Compared to e-commerce, content creation, and data services, hardware-oriented tracks like embodied intelligent robots currently lack similarly fertile ground for OPC entrepreneurship. High hardware investment, multi-disciplinary collaboration, the need for industrial-grade equipment for small/medium trial production lines, and the capital-intensive nature of physical environment system integration and multi-link operations and maintenance determine that such tracks are unlikely to adopt the lightweight "one-person army" model in the short term. This precisely illustrates that the success of OPC entrepreneurship is not simply about "replacing people with AI," but about finding incremental opportunities where the cost structure is most suitable for digitization, driven by the triple factors of technology, demand, and policy.
05 Conclusion: The Continuous Evolution of the OPC Entrepreneurship Ecosystem
These OPCs are no longer the exclusive domain of elites in first-tier cities. In Suzhou, the nation's first online OPC community for datasets and the all-element platform integrating data, computing power, scenarios, and capital within SISPARK have created a "six-in-one" OPC empowerment field. In Hangzhou, one of China's earliest established OPC communities, "Honghu Hui," has sketched a new profile of OPC entrepreneurs based on extensive real data. In Longgang, Shenzhen, the AIGC cultural innovation OPC ecosystem community is forming a dual closed loop of "order empowerment + technical services," with order fulfillment as its breakthrough point.

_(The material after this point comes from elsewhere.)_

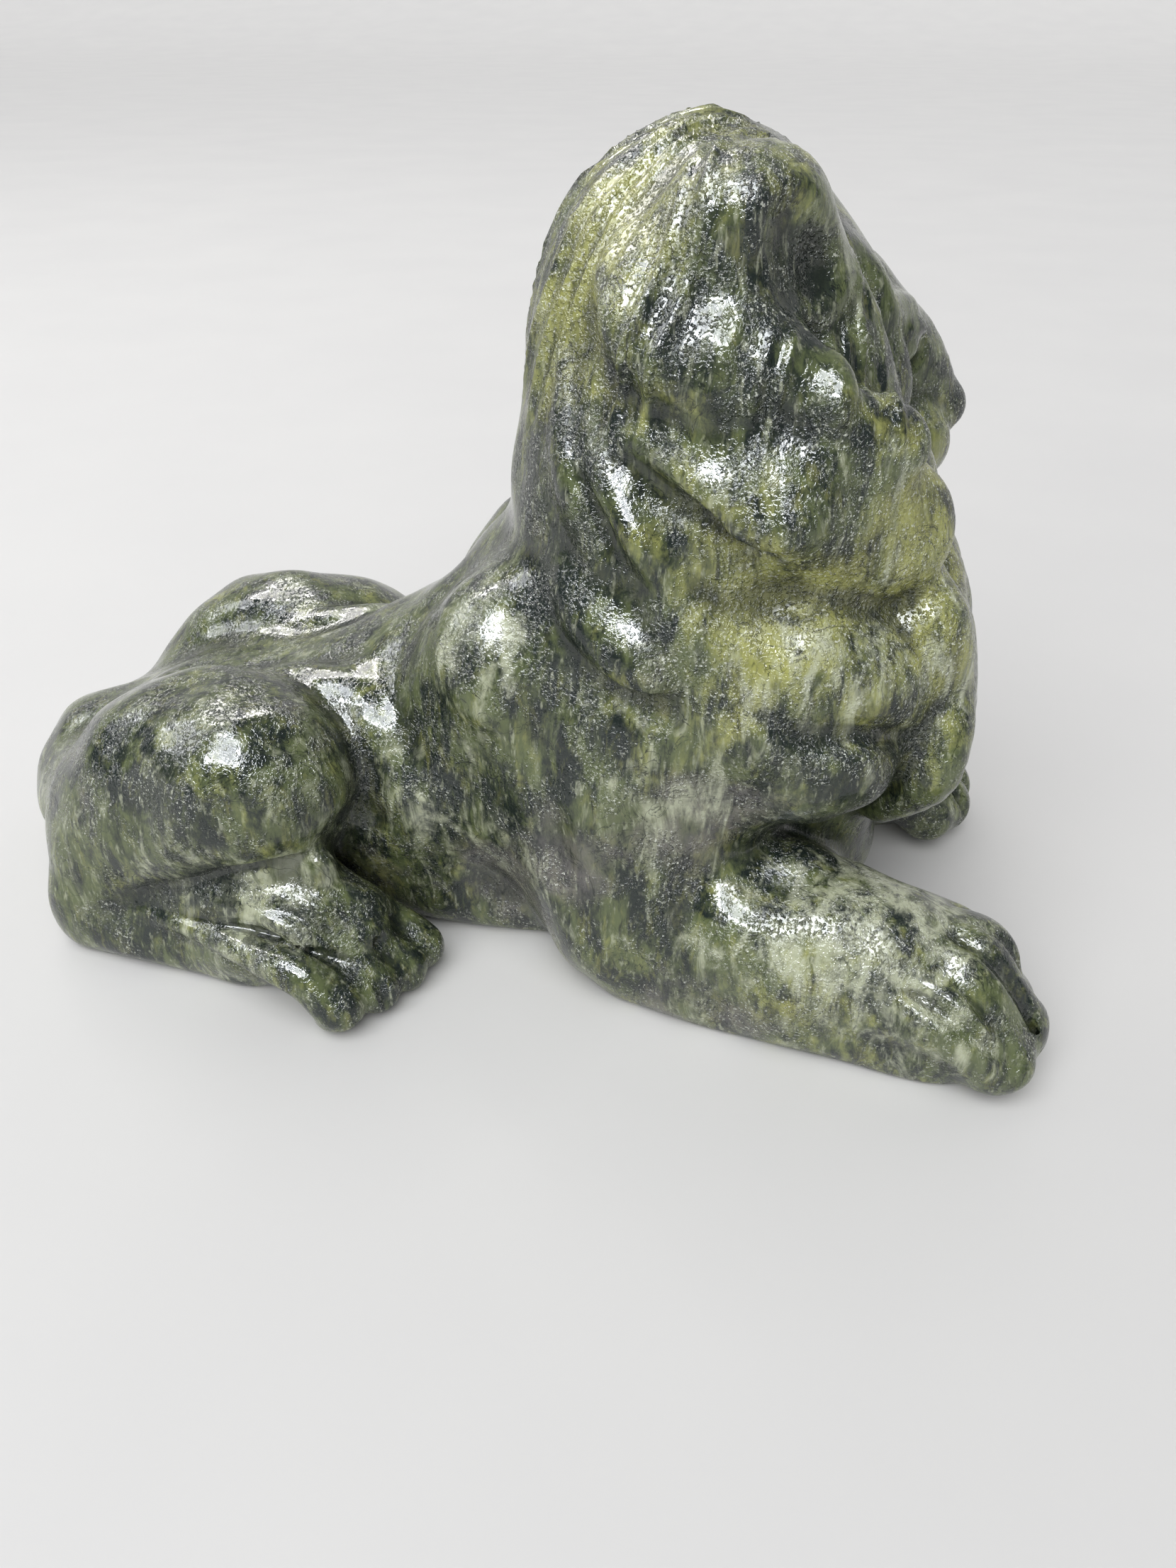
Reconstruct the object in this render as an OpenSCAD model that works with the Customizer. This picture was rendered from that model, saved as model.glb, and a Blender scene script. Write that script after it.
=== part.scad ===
// Reclining lion carved from one block of green jade.
// Millimetres. The lion faces +X, its right side is -Y and +Z is up. The origin is
// on the table, under the middle of the carving. The whole lion is one solid stone.

/* [Pose] */
// Turn of the head towards the lion's left, in degrees
head_yaw = 31; // [15:1:40]
// Dip of the nose below level, in degrees
head_dip = 28; // [15:1:35]
// Sideways place of the middle of each forepaw
paw_y = 28; // [24:0.5:29]
// Furthest forward reach of the right forepaw
paw_x = 79; // [72:0.5:82]
// How far the left forepaw lies behind the right one
paw_lag = 5; // [0:0.5:8]

/* [Body] */
// Radius of the rib cage
chest_r = 21; // [18:0.5:23]
// Radius of the waist
waist_r = 18.5; // [15:0.5:20]
// Furthest back reach of the tail's root
rump_x = -78.5; // [-82:0.5:-74]
// Height of the right knee above the table
knee_z = 30; // [26:0.5:32]
// How much lower the left knee lies
knee_drop = 3; // [0:0.5:5]

/* [Head and mane] */
// Height of the crown above the table
crown_z = 108; // [100:0.5:112]
// Radius of the mane across the neck
mane_r = 27; // [23:0.5:28]
// Radius of an ear
ear_r = 9.5; // [7:0.5:11]
// How far the locks stand out of the mane
lock_r = 4.5; // [3:0.25:6]

/* [Feet] */
// Radius of the front of a forepaw
paw_r = 10.5; // [9:0.25:12]
// Radius of a toe
toe_r = 4.8; // [4:0.1:5.5]
// Radius of the tail at its root
tail_r = 8; // [6:0.25:9]

/* [Hidden] */

SMOOTH = 20;                    // facets round a broad form
FINE = 12;                      // facets round a small one
SIDES = [-1, 1];                // right side, left side
JADE = [0.27, 0.36, 0.22];

head_at = [36, 7, crown_z - 20];
ear_out = 15.5;                 // an ear's distance from the middle plane of the head
ear_back = 12.5;                // its distance behind the head's centre
ear_up = 7.5;                   // and its height over it
ear_sag = 4.5;                  // the left ear is carved lower
toe_rows = [-8, -3, 2.5, 7];    // sideways places of the toes across a forepaw
hind_toes = [[-16, 36], [-12, 32], [-10, 27.5], [-9, 23]];

// An egg turned by yaw about Z after its nose is tipped up by pitch.
module egg(at, radii, yaw = 0, pitch = 0, facets = SMOOTH)
    translate(at) rotate([0, -pitch, yaw]) scale(radii) sphere(1, $fn = facets);

// A rounded limb that tapers from a to b.
module limb(a, b, ra, rb, facets = SMOOTH)
    hull() {
        translate(a) sphere(ra, $fn = facets);
        translate(b) sphere(rb, $fn = facets);
    }

// A chain of limbs through points that each carry [x, y, z, radius].
module chain(points, facets = FINE)
    for (i = [1 : len(points) - 1])
        limb(xyz(points[i - 1]), xyz(points[i]), points[i - 1][3], points[i][3], facets);

function xyz(p) = [p[0], p[1], p[2]];

module torso() {
    limb([22, 0, 26], [-12, 0, 23], chest_r, waist_r);
    limb([-12, 0, 23], [-44, 0, 20], waist_r, 15);
    limb([-12, 0, 29], [10, 0, 50], 15, 15);
    egg([4, 0, 6], [42, 15, 10]);
    egg([-40, 0, 7], [22, 24, 10]);
    egg([34, 0, 12], [22, 19, 15]);
    egg([rump_x + 23, 0, 14], [20, 18, 17]);
    for (s = SIDES)
        egg([8, s * 13, 36], [15, 11, 19]);
}

module hind_leg(s) {
    drop = s > 0 ? knee_drop : 0;
    limb([-52, s * 16, 18], [-29, s * 22, knee_z - 1 - drop], 12.5, 13);
    limb([-50, s * 18, 18], [-57, s * 22, 9], 10, 7.5);
    egg([-37, s * 17, 26], [22, 14, 17], -4 * s, 10);
    egg([-27, s * 24, knee_z - drop], [14, 11.5, 12.5], -4 * s, 16);
    hind_foot(s);
}

module hind_foot(s) {
    limb([-57, s * 22, 6], [-30, s * 27, 8], 7, 8.5, FINE);
    limb([-30, s * 27, 9], [-17, s * 29, 8], 9.5, 8.5, FINE);
    limb([-24, s * 25, 20], [-15, s * 27, 9], 6, 7.5, FINE);
    for (toe = hind_toes)
        limb([-24, s * (13.5 + toe[1] / 2), 9], [toe[0], s * toe[1], 4.5], 5, toe_r, FINE);
}

module foreleg(s) {
    lag = s > 0 ? paw_lag : 0;
    wrist = [paw_x - 33 - lag, s * (paw_y - 3.5), 12];
    paw = [paw_x - 15 - lag, s * paw_y, 11];
    egg([22, s * 17, 26], [17, 14, 27]);
    limb([22, s * 19, 10], wrist, 12, 12);
    limb(wrist, paw, 12, paw_r);
    for (y = toe_rows)
        limb(paw + [-3, s * 0.8 * y, -1], paw + [10 - 0.4 * abs(y), s * y, -5.5],
             6.5, toe_r + 0.4, FINE);
}

// The mane is a tall egg round the neck, a ruff over the chest and a cap behind the ears.
module mane() {
    egg([30, 0, 66], [mane_r, mane_r, 31], 0, -8);
    egg([41, 0, 44], [25.5, mane_r, 21]);
    egg([26, 0, crown_z - 21], [20, 19.5, 21]);
    for (s = SIDES)
        egg([42, s * 20, 42], [14, 11, 12]);
    for (s = SIDES)
        locks(s);
}

// Long locks lie down the side of the mane, each a chain of [x, y, z, radius].
module locks(s) {
    chain([for (p = [[19, 15, 92, 5], [26, 18, 87, 6], [34, 18, 81, 4]]) side(p, s)]);
    chain([for (p = [[23, 18, 82, 5], [31, 21, 77, 6], [39, 20, 73, 4]]) side(p, s)]);
    chain([for (p = [[13, 16, 76, 4], [18, 20, 70, 5], [21, 22, 65, 4]]) side(p, s)]);
    chain([for (p = [[15, 18, 61, 4], [21, 21, 56, 6], [28, 22, 50, 5]]) side(p, s)]);
    chain([for (p = [[38, 22, 58, 5], [49, 18, 55, 7], [60, 8, 50, 6]]) side(p, s)]);
    chain([for (p = [[38, 26, 43, 5], [46, 25, 40, 6], [54, 20, 38, 5]]) side(p, s)]);
}

// Moves a lock's point to side s and fattens or thins it with lock_r.
function side(p, s) = [p[0], s * p[1], p[2], p[3] + lock_r - 4.5];

// The head is built facing +X at the origin, then turned and dipped.
module head() {
    translate(head_at) rotate([0, head_dip, head_yaw]) {
        egg([-8, 0, -2], [14, 15, 15]);
        egg([3, 0, -4], [12, 12, 11]);
        limb([8, 0, -3], [25, 0, -4], 9, 7.5);
        egg([31, 0, -3], [3.5, 4.5, 4], facets = FINE);
        egg([21, 0, -14], [7.5, 6.5, 5.5], facets = FINE);
        for (s = SIDES) {
            egg([25, s * 4, -7], [7, 5.5, 6.5], facets = FINE);
            egg([12, s * 7, 3], [5.5, 4.5, 3.5], facets = FINE);
        }
    }
    for (s = SIDES)
        translate(head_at) rotate(head_yaw)
            egg([-ear_back, s * ear_out, ear_up - (s > 0 ? ear_sag : 0)],
                [ear_r, 0.75 * ear_r, ear_r]);
}

// The tail leaves the rump low down and lies forward along the left flank.
module tail() {
    chain([[-62, 0, 13, tail_r], [rump_x + 7.2, 4, 10, 7.2], [-70, 15, 7.5, 6.2],
           [-62, 25, 6.5, 5.6], [-50, 31, 6, 5.2], [-37, 35, 5.5, 4.6]]);
}

module carved_lion() {
    color(JADE)
        intersection() {
            union() {
                torso();
                for (s = SIDES) {
                    hind_leg(s);
                    foreleg(s);
                }
                mane();
                head();
                tail();
            }
            // The underside is ground flat to stand on the table.
            translate([-150, -150, 0]) cube(300);
        }
}

carved_lion();
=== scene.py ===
"""A reclining lion carved from one block of green jade, built round its CAD frame.

The lion is modelled like clay: rounded forms are blended into one solid, the solid's skin
becomes the mesh, and fine relief is pressed into it. Forms are placed in millimetres in
the frame's own axes: the lion faces +X, its right side is -Y, and the table is Z = 0.
"""

import bpy
import numpy as np
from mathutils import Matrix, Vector


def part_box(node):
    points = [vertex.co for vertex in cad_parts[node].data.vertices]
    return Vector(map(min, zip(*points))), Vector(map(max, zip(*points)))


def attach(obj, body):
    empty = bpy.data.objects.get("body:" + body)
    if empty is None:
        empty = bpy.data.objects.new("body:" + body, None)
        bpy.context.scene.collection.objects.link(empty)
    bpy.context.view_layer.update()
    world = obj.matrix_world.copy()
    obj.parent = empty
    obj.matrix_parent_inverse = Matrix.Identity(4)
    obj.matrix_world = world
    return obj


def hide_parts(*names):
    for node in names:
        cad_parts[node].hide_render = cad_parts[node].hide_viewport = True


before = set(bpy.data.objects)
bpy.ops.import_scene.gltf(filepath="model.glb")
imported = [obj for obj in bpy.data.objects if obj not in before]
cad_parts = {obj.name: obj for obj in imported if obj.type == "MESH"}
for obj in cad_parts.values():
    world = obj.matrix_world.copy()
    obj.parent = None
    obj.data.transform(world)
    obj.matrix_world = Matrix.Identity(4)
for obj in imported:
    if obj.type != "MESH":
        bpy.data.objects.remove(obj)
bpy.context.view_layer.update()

NODE = "carved_lion"
SIDES = (-1, 1)                     # the lion's right side, its left side
CAD_LOW, CAD_HIGH = (np.array(corner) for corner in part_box(NODE))
CLAY_LENGTH = 156.4                 # the clay model's length, rump to paws, in millimetres
MM = (CAD_HIGH[0] - CAD_LOW[0]) / CLAY_LENGTH


# ---------------------------------------------------------------- clay

CLAY_LOW = (-82, -44, -4)           # corners of the room that the clay fills
CLAY_HIGH = (82, 44, 112)
GRID_STEPS = ((4.0, 2.0, 1.0, 0.5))
FAR = 1000.0                        # a distance that means "nowhere near"
HALO = 3.0                          # how far past its own blend a form is still measured
NEAR_CELLS = 1.2                    # a finer grid is measured this many coarser cells
NEAR_MARGIN = 0.6                   # and this many millimetres from the surface
CURVE_STEPS = 5                     # straight pieces between two points of a rope
THINNEST = 0.05                     # the least radius of a rope


def turn(yaw=0.0, pitch=0.0, roll=0.0):
    """Axes turned by roll about X, then nose up by pitch, then by yaw about Z."""
    a, b, c = np.radians([yaw, pitch, roll])
    about_z = np.array([[np.cos(a), -np.sin(a), 0], [np.sin(a), np.cos(a), 0], [0, 0, 1]])
    about_y = np.array([[np.cos(b), 0, -np.sin(b)], [0, 1, 0], [np.sin(b), 0, np.cos(b)]])
    about_x = np.array([[1, 0, 0], [0, np.cos(c), -np.sin(c)], [0, np.sin(c), np.cos(c)]])
    return about_z @ about_y @ about_x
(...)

As the three defining characteristics on the national OPC entrepreneurship map—the mature global supply chain of e-commerce, the productivity restructuring of AIGC content creation, and the infrastructure development for data products and trading—become increasingly recognized, the narrative surrounding the "one-person company" is likely to reach an even more dynamic turning point: it is a trending buzzword in entrepreneurship, and more likely, it could become a sub-mainstream economic form in the post-internet era.
Ebrun Think Tank will continue to monitor the enhancement of industrial and corporate competitiveness related to data elements and report on new developments and case studies.